3 Responses to Towing lawsuit underscores need to tighten regulatory laws

  1. Roadman

    May 3, 2019 at 11:44 pm

    An excerpt at Paragraph 161 of federal court Complaint:

    161. Upon information and belief, the City of Detroit Police Deepartment John Does and City of Hamtramck Police Department John Does received kickbacks, payment, and/or othe incentives from and/or through Breakthrough Towing, LLC and/or other Michael Dickerson while employed by the City of Detroit and City of Hamtramck, respectively.

    http://www.scribd.com/document/407257547/Breakthrough-Towing-Filed-Complaint

  2. Tea Party Patriot

    May 4, 2019 at 3:51 pm

    @Roadman:

    I read the link to the lawsuit and – Wow! – just Wow!

    This is not the first controversy involving a towing contractor with local tow operations to be in legal hot water. Boulevard & Trumbull Towing had the exclusive contract for the City of Hamtramck and its president/owner Gasper Fiore ended up going to federal prison for convictions on issues albeit unrelated to Hamtramck.

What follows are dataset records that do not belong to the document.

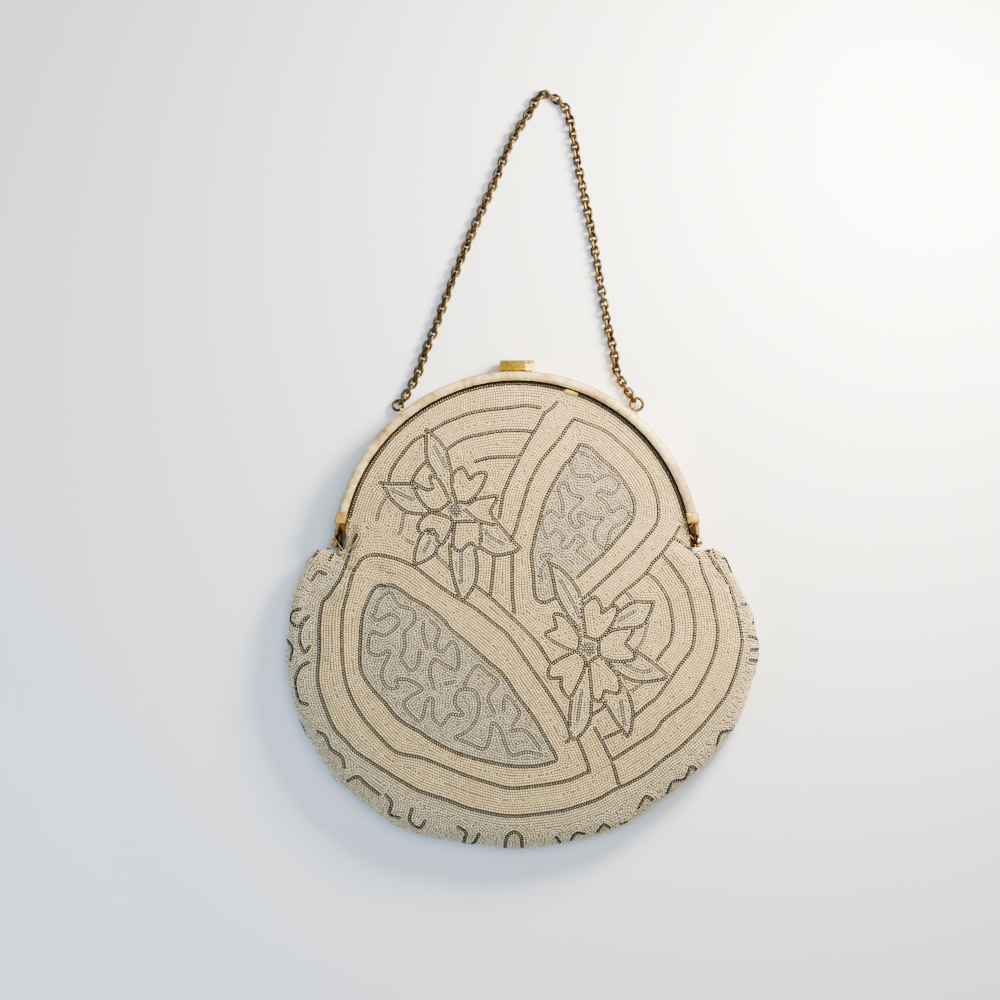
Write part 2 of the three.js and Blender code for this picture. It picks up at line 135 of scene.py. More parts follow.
def spanOf(tree, value, start=(0, 1), end=(0, 1)):
    given = {"Value": value, "From Min": start[0], "From Max": start[1], "To Min": end[0], "To Max": end[1]}
    return addNode(tree, "ShaderNodeMapRange", given).outputs[0]


def noiseOf(tree, place, **given):
    named = {key.capitalize(): value for key, value in given.items()}
    return addNode(tree, "ShaderNodeTexNoise", {"Vector": place, **named}).outputs["Fac"]


def placeOf(tree):
    return addNode(tree, "ShaderNodeTexCoord").outputs["Object"]


def partsOf(tree, vector):
    return addNode(tree, "ShaderNodeSeparateXYZ", {0: vector}).outputs


def addRelief(tree, shader, height, strength, distance):
    given = {"Height": height, "Strength": strength, "Distance": distance * mm}
    tree.links.new(addNode(tree, "ShaderNodeBump", given).outputs[0], shader.inputs["Normal"])


def makeGroup(name, inputs, outputs):
    group = bpy.data.node_groups.new(name, "ShaderNodeTree")
    kinds = {"value": "NodeSocketFloat", "colour": "NodeSocketColor"}
    for direction, sockets in (("INPUT", inputs), ("OUTPUT", outputs)):
        for socket, kind in sockets.items():
            group.interface.new_socket(name=socket, in_out=direction, socket_type=kinds[kind])
    return group, addNode(group, "NodeGroupInput").outputs, addNode(group, "NodeGroupOutput").inputs


def makeMaterial(name, plain):
    material = bpy.data.materials.new(name)
    material.use_nodes = True
    shader = material.node_tree.nodes["Principled BSDF"]
    for key, value in plain.items():
        shader.inputs[key].default_value = value
    return material, material.node_tree, shader


# Scattered lighter and darker glass, one tone for each bead, and painted light: a painted highlight on each
# bead's crown and painted shade on its rim.
def makeBeadGroup():
    group, given, made = makeGroup(
        "beadGlassAndPaintedLight",
        {
            "Dark": "colour", "Light": "colour", "Tone share": "value", "Painted light share": "value",
            "Painted light from": "value", "Rough low": "value", "Rough high": "value",
        },
        {"Colour": "colour", "Roughness": "value"},
    )
    tone = addNode(group, "ShaderNodeAttribute", attribute_name="tone").outputs["Fac"]
    # Painted light: the crown value makes each bead's top lighter as a painted highlight and its rim darker
    # as painted shade.
    crown_painted_light = addNode(group, "ShaderNodeAttribute", attribute_name="crown_painted_light").outputs["Fac"]
    byTone = mathOf(group, "MULTIPLY", tone, given["Tone share"])
    shine = spanOf(group, crown_painted_light, (given["Painted light from"], 0.85))
    share = mathOf(group, "MULTIPLY_ADD", shine, given["Painted light share"], byTone, use_clamp=True)
    group.links.new(mixOf(group, share, given["Dark"], given["Light"]), made["Colour"])
    rough = spanOf(group, tone, end=(given["Rough low"], given["Rough high"]))
    group.links.new(rough, made["Roughness"])
    return group


# Rubbed metal: bright where it is worn, darker in patches, with fine scratches.
def makeMetalGroup():
    group, given, made = makeGroup(
        "rubbedMetal",
        {
            "Bright": "colour", "Dull": "colour", "Patch size": "value",
            "Rough low": "value", "Rough high": "value",
        },
        {"Colour": "colour", "Roughness": "value", "Scratches": "value"},
    )
    place = placeOf(group)
    patches = noiseOf(group, place, scale=given["Patch size"], detail=6, roughness=0.65)
    soft = spanOf(group, patches, (0.36, 0.66))
    group.links.new(mixOf(group, soft, given["Bright"], given["Dull"]), made["Colour"])
    rough = spanOf(group, soft, end=(given["Rough low"], given["Rough high"]))
    group.links.new(rough, made["Roughness"])
    stretched = addNode(group, "ShaderNodeMapping", {"Vector": place, "Scale": (900, 5200, 2600)})
    group.links.new(noiseOf(group, stretched.outputs[0], scale=1, detail=3), made["Scratches"])
    return group


beadGroup = makeBeadGroup()
metalGroup = makeMetalGroup()


# A material whose colour and roughness come from one of the two groups.
def groupMaterial(name, group, look, plain):
    material, tree, shader = makeMaterial(name, plain)
    finish = addNode(tree, "ShaderNodeGroup", node_tree=group)
    for key, value in look.items():
        finish.inputs[key].default_value = value
    tree.links.new(finish.outputs["Colour"], shader.inputs["Base Color"])
    tree.links.new(finish.outputs["Roughness"], shader.inputs["Roughness"])
    return material, tree, shader, finish


def metalMaterial(name, look):
    material, tree, shader, finish = groupMaterial(name, metalGroup, look, {"Metallic": 1.0})
    addRelief(tree, shader, finish.outputs["Scratches"], 0.25, 0.02)
    return material, tree, shader


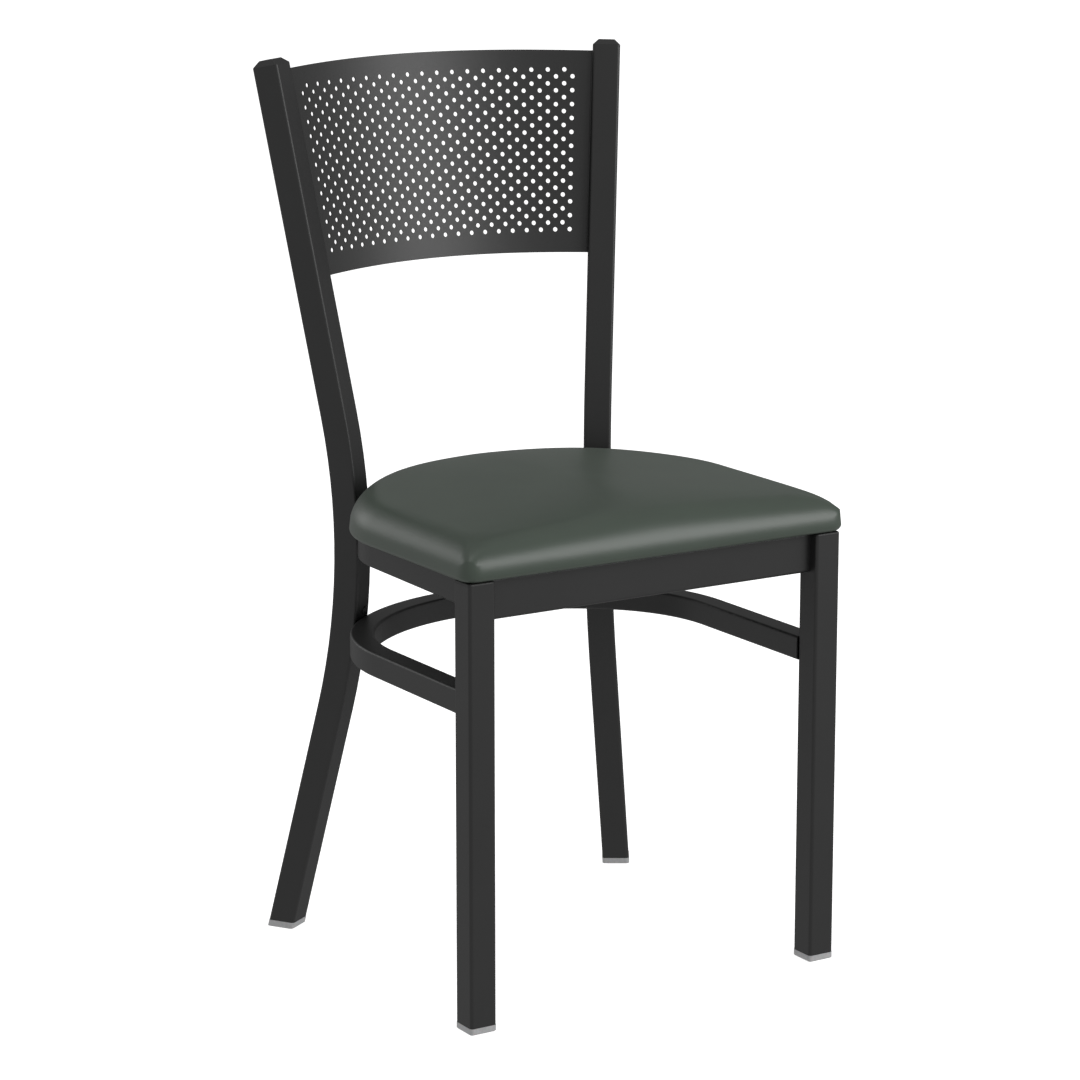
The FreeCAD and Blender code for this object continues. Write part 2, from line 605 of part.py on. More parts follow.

    Some quick questions for the City of Hamtown:

    Did the Hamtramck Police Department ever open up a criminal investigation into Breakthough Towing over their allegedly illegal towing operations directed at Bumbo’s customers – and if not, why not?

    Is there a Hamtramck Police Department internal investigation into the lawsuit allegations that local law enforcement officers accepted some type of benefit to assist Breakthough Towing in allegedly illicit towing practices?

    What proof, if any, do the persons suing the City of Hamtramck Police Department have that local law enforcement officers accepted some type of benefit from Breakthrough Towing or its owner to assist Breakthough Towing in its dubious towing endeavors at the CVS parking lot in question?

    Are there any other criminal investigations pending by, for example, the Wayne County Sheriff or Michigan State Police involving the Breakthrough Towing activities at the CVS parking lot location near Bumbo’s?

    Are there any other lawsuits pending involving Bumbo’s clientele?

    Whose fault is it that Hamtramck police officers “did not know the state law” as the article above suggests and allowed the allegedly predatory activities at Bumbo’s to continue as long as it did – police administration or the City Attorney perhaps?

    The article above suggests that tickets have been issued recently to “tow drivers who are not licensed to work here”; is this a city ordinance requiring tow drivers working locally to obtain a city licensure – and if so where can citizens access the registry to verify the holders of local towing licenses AND can a citizen file a grievance against such a local towing company licensee?

    Are there any proposed city ordinances being considered that would prevent future predatory towing activities similar to those that were perpetrated against Bumbo’s patrons?

    Answer these questions City of Hamtown!